>> Start

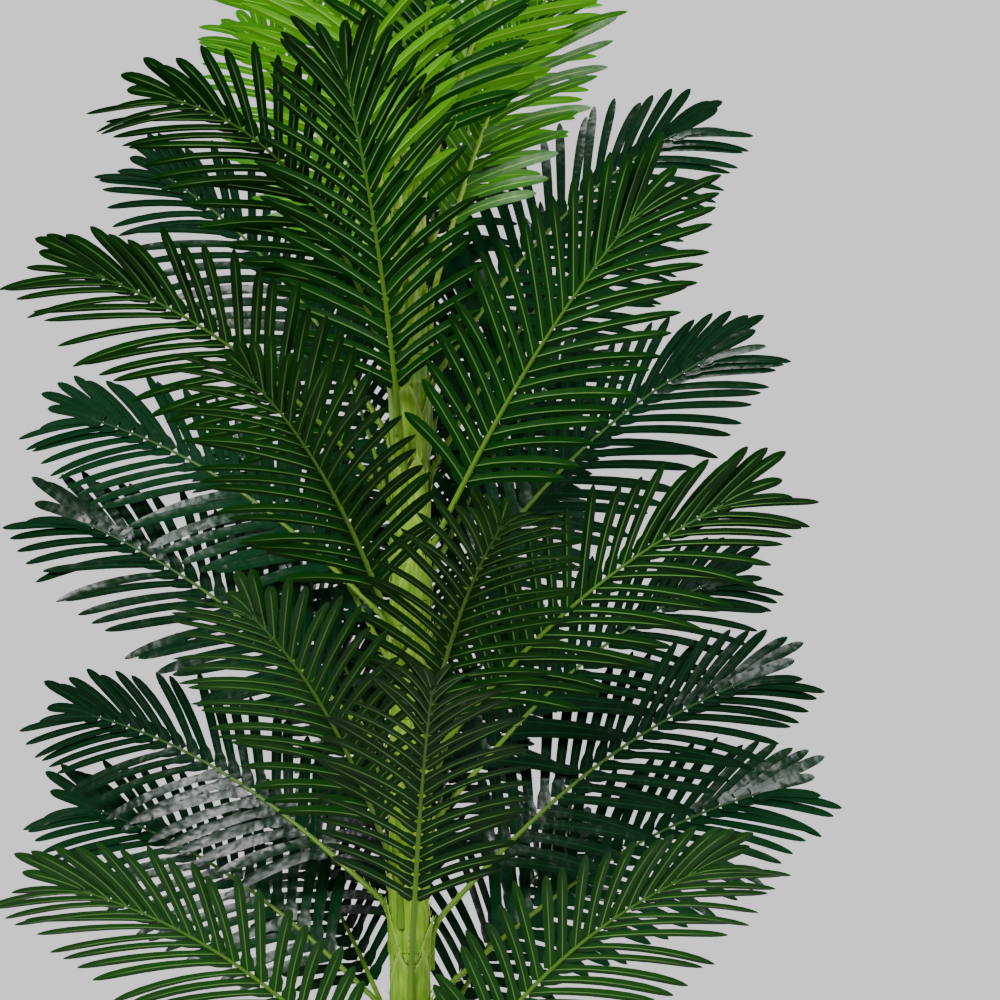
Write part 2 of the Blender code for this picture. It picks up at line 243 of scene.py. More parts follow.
class NodeDesk:
    # short calls for the nodes of one Geometry Nodes tree

    def __init__(self, name, inputs):
        self.tree = bpy.data.node_groups.new(name, "GeometryNodeTree")
        sockets = self.tree.interface
        sockets.new_socket("Geometry", in_out="INPUT", socket_type="NodeSocketGeometry")
        for label, kind in inputs:
            sockets.new_socket(label, in_out="INPUT", socket_type=kind)
        sockets.new_socket("Geometry", in_out="OUTPUT", socket_type="NodeSocketGeometry")
        self.source = self.tree.nodes.new("NodeGroupInput").outputs
        self.result = self.tree.nodes.new("NodeGroupOutput").inputs

    def put(self, socket, value):
        if isinstance(value, bpy.types.NodeSocket):
            self.tree.links.new(value, socket)
        elif value is not None:
            socket.default_value = value

    def add(self, kind, inputs, **settings):
        node = self.tree.nodes.new(kind)
        for key, value in settings.items():
            setattr(node, key, value)
        for key, value in inputs.items():
            self.put(node.inputs[key], value)
        return node.outputs

    def vector(self, operation, first, second=None, scale=None):
        return self.add("ShaderNodeVectorMath", {0: first, 1: second, 3: scale},
                        operation=operation)[0]

    def number(self, operation, first, second=None):
        return self.add("ShaderNodeMath", {0: first, 1: second}, operation=operation)[0]

    def named(self, name, kind="FLOAT"):
        return self.add("GeometryNodeInputNamedAttribute", {"Name": name},
                        data_type=kind)["Attribute"]

    def direction(self, name):
        return self.named(name, "FLOAT_VECTOR")

    def random(self, low, high, seed):
        return self.add("FunctionNodeRandomValue", {"Min": low, "Max": high, "Seed": seed},
                        data_type="FLOAT_VECTOR")["Value"]

    def keep(self, geometry, name, value, kind="FLOAT"):
        return self.add("GeometryNodeStoreNamedAttribute",
                        {"Geometry": geometry, "Name": name, "Value": value},
                        data_type=kind)["Geometry"]

    def spread(self, instance, rotation=None, scale=None):
        # the instance on each point, made real
        spread = self.add("GeometryNodeInstanceOnPoints", {
            "Points": self.source["Geometry"], "Instance": instance,
            "Rotation": rotation, "Scale": scale})
        return self.add("GeometryNodeRealizeInstances", {0: spread[0]})[0]

    def setMaterial(self, geometry, material, selection=None):
        return self.add("GeometryNodeSetMaterial", {
            "Geometry": geometry, "Material": material, "Selection": selection})["Geometry"]

    def end(self, geometry):
        self.put(self.result[0], geometry)
        return self.tree


def applyTree(name, points, marks, tree, inputs):
    # bare points go through the tree and come back as a plain mesh
    mesh = bpy.data.meshes.new(name + "Points")
    mesh.from_pydata([tuple(point) for point in points], [], [])
    markPoints(mesh, marks)
    seed = placeObject(name + "Points", mesh)
    modifier = seed.modifiers.new("grow", "NODES")
    modifier.node_group = tree
    sockets = {item.name: item.identifier for item in tree.interface.items_tree
               if item.in_out == "INPUT"}
    for label, value in inputs.items():
        modifier[sockets[label]] = value
    bpy.context.view_layer.update()
    grown = seed.evaluated_get(bpy.context.evaluated_depsgraph_get())
    result = bpy.data.meshes.new_from_object(grown)
    result.name = name
    bpy.data.objects.remove(seed, do_unlink=True)
    return placeObject(name, result)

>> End

**What to produce**
Word for word, quote the lines of the material from the first line through the line with "# short calls", both ends included.

**Completed task**
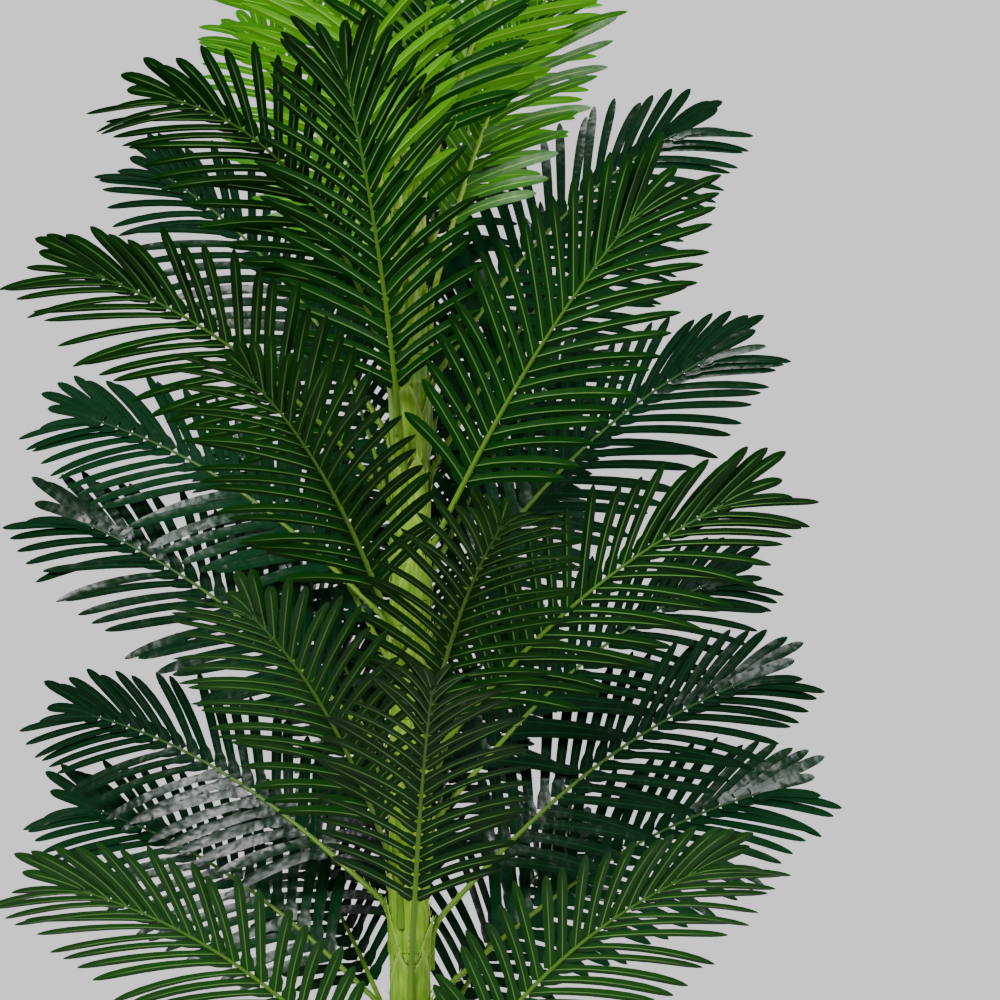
Write part 2 of the Blender code for this picture. It picks up at line 243 of scene.py. More parts follow.
class NodeDesk:
    # short calls for the nodes of one Geometry Nodes tree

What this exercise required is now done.